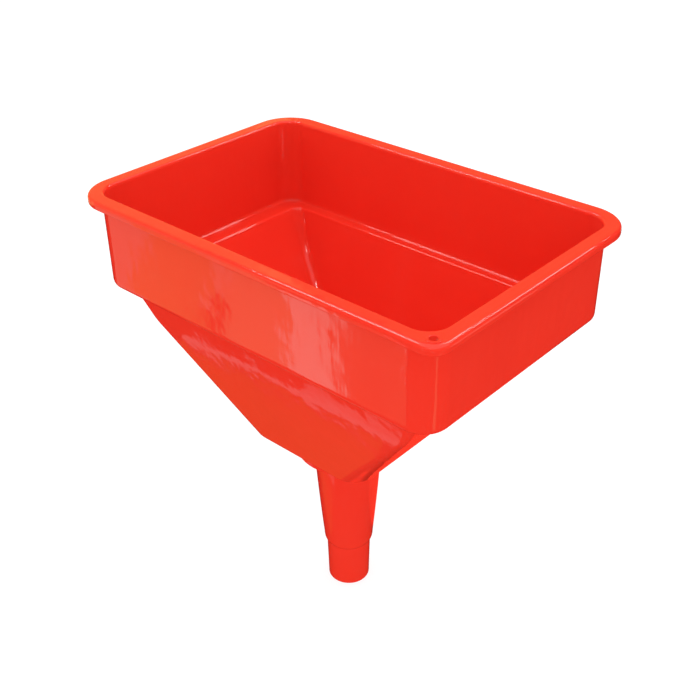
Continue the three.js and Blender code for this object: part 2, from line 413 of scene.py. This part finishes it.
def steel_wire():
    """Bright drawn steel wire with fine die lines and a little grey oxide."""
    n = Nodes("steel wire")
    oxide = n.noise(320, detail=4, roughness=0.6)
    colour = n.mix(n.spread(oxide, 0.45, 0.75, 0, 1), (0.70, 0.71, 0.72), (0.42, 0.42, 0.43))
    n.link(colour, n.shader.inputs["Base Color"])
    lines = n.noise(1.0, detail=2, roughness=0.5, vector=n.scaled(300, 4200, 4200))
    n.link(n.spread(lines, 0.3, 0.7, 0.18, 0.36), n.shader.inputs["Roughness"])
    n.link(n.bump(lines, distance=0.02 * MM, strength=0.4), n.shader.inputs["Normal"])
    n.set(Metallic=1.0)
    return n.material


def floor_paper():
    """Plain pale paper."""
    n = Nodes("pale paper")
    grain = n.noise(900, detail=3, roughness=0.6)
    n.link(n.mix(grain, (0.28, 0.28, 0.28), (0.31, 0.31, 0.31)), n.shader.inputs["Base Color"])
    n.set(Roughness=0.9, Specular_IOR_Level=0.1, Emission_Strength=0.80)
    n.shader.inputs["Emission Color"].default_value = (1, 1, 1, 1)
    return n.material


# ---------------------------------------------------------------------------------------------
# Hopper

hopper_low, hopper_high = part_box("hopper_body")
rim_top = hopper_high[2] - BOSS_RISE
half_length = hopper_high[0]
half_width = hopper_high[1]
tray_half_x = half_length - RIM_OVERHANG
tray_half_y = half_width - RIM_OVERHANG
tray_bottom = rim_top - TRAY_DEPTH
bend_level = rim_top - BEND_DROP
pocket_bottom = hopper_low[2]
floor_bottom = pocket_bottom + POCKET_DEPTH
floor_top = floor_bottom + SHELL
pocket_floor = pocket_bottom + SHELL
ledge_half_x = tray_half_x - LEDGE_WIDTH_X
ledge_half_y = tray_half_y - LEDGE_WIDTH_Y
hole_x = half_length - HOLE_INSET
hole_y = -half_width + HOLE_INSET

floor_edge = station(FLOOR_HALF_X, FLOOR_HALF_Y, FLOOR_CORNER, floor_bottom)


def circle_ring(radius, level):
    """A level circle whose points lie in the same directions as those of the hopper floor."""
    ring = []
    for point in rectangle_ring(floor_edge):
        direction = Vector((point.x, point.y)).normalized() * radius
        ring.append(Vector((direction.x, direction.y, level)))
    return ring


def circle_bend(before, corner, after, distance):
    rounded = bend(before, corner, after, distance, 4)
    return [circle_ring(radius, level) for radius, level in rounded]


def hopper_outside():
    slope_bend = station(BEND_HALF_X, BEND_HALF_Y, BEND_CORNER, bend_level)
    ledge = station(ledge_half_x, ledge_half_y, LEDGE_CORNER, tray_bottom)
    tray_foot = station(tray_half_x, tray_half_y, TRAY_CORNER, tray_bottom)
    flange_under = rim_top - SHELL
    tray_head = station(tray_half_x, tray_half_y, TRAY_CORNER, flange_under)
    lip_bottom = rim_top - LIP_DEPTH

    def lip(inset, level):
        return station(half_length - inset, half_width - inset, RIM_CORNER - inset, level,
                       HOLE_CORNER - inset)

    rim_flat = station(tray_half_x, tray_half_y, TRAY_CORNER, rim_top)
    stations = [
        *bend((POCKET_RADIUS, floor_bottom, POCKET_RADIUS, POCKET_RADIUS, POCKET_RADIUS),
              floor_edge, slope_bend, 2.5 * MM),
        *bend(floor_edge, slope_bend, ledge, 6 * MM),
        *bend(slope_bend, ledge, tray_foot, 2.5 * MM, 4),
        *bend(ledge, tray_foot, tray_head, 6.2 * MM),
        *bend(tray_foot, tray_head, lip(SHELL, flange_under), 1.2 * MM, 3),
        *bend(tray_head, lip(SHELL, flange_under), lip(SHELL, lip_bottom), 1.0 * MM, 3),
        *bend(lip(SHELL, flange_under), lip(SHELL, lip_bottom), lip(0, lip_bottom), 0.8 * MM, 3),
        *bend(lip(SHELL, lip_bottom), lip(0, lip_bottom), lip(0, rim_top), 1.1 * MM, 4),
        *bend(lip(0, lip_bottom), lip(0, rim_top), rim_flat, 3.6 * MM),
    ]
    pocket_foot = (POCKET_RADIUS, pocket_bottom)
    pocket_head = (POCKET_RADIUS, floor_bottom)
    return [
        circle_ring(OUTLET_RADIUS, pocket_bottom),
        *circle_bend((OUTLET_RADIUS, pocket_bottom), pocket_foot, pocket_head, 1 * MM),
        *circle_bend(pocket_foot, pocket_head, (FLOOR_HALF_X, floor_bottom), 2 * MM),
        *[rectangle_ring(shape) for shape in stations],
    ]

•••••

# Aim
All of the data needs to be printed once more, exactly.

# Reply to the exercise
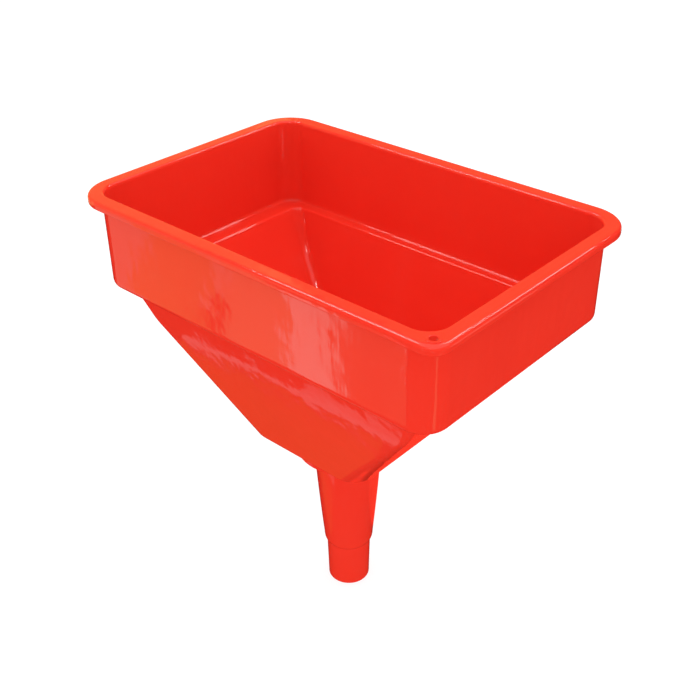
Continue the three.js and Blender code for this object: part 2, from line 413 of scene.py. This part finishes it.
def steel_wire():
    """Bright drawn steel wire with fine die lines and a little grey oxide."""
    n = Nodes("steel wire")
    oxide = n.noise(320, detail=4, roughness=0.6)
    colour = n.mix(n.spread(oxide, 0.45, 0.75, 0, 1), (0.70, 0.71, 0.72), (0.42, 0.42, 0.43))
    n.link(colour, n.shader.inputs["Base Color"])
    lines = n.noise(1.0, detail=2, roughness=0.5, vector=n.scaled(300, 4200, 4200))
    n.link(n.spread(lines, 0.3, 0.7, 0.18, 0.36), n.shader.inputs["Roughness"])
    n.link(n.bump(lines, distance=0.02 * MM, strength=0.4), n.shader.inputs["Normal"])
    n.set(Metallic=1.0)
    return n.material


def floor_paper():
    """Plain pale paper."""
    n = Nodes("pale paper")
    grain = n.noise(900, detail=3, roughness=0.6)
    n.link(n.mix(grain, (0.28, 0.28, 0.28), (0.31, 0.31, 0.31)), n.shader.inputs["Base Color"])
    n.set(Roughness=0.9, Specular_IOR_Level=0.1, Emission_Strength=0.80)
    n.shader.inputs["Emission Color"].default_value = (1, 1, 1, 1)
    return n.material


# ---------------------------------------------------------------------------------------------
# Hopper

hopper_low, hopper_high = part_box("hopper_body")
rim_top = hopper_high[2] - BOSS_RISE
half_length = hopper_high[0]
half_width = hopper_high[1]
tray_half_x = half_length - RIM_OVERHANG
tray_half_y = half_width - RIM_OVERHANG
tray_bottom = rim_top - TRAY_DEPTH
bend_level = rim_top - BEND_DROP
pocket_bottom = hopper_low[2]
floor_bottom = pocket_bottom + POCKET_DEPTH
floor_top = floor_bottom + SHELL
pocket_floor = pocket_bottom + SHELL
ledge_half_x = tray_half_x - LEDGE_WIDTH_X
ledge_half_y = tray_half_y - LEDGE_WIDTH_Y
hole_x = half_length - HOLE_INSET
hole_y = -half_width + HOLE_INSET

floor_edge = station(FLOOR_HALF_X, FLOOR_HALF_Y, FLOOR_CORNER, floor_bottom)


def circle_ring(radius, level):
    """A level circle whose points lie in the same directions as those of the hopper floor."""
    ring = []
    for point in rectangle_ring(floor_edge):
        direction = Vector((point.x, point.y)).normalized() * radius
        ring.append(Vector((direction.x, direction.y, level)))
    return ring


def circle_bend(before, corner, after, distance):
    rounded = bend(before, corner, after, distance, 4)
    return [circle_ring(radius, level) for radius, level in rounded]


def hopper_outside():
    slope_bend = station(BEND_HALF_X, BEND_HALF_Y, BEND_CORNER, bend_level)
    ledge = station(ledge_half_x, ledge_half_y, LEDGE_CORNER, tray_bottom)
    tray_foot = station(tray_half_x, tray_half_y, TRAY_CORNER, tray_bottom)
    flange_under = rim_top - SHELL
    tray_head = station(tray_half_x, tray_half_y, TRAY_CORNER, flange_under)
    lip_bottom = rim_top - LIP_DEPTH

    def lip(inset, level):
        return station(half_length - inset, half_width - inset, RIM_CORNER - inset, level,
                       HOLE_CORNER - inset)

    rim_flat = station(tray_half_x, tray_half_y, TRAY_CORNER, rim_top)
    stations = [
        *bend((POCKET_RADIUS, floor_bottom, POCKET_RADIUS, POCKET_RADIUS, POCKET_RADIUS),
              floor_edge, slope_bend, 2.5 * MM),
        *bend(floor_edge, slope_bend, ledge, 6 * MM),
        *bend(slope_bend, ledge, tray_foot, 2.5 * MM, 4),
        *bend(ledge, tray_foot, tray_head, 6.2 * MM),
        *bend(tray_foot, tray_head, lip(SHELL, flange_under), 1.2 * MM, 3),
        *bend(tray_head, lip(SHELL, flange_under), lip(SHELL, lip_bottom), 1.0 * MM, 3),
        *bend(lip(SHELL, flange_under), lip(SHELL, lip_bottom), lip(0, lip_bottom), 0.8 * MM, 3),
        *bend(lip(SHELL, lip_bottom), lip(0, lip_bottom), lip(0, rim_top), 1.1 * MM, 4),
        *bend(lip(0, lip_bottom), lip(0, rim_top), rim_flat, 3.6 * MM),
    ]
    pocket_foot = (POCKET_RADIUS, pocket_bottom)
    pocket_head = (POCKET_RADIUS, floor_bottom)
    return [
        circle_ring(OUTLET_RADIUS, pocket_bottom),
        *circle_bend((OUTLET_RADIUS, pocket_bottom), pocket_foot, pocket_head, 1 * MM),
        *circle_bend(pocket_foot, pocket_head, (FLOOR_HALF_X, floor_bottom), 2 * MM),
        *[rectangle_ring(shape) for shape in stations],
    ]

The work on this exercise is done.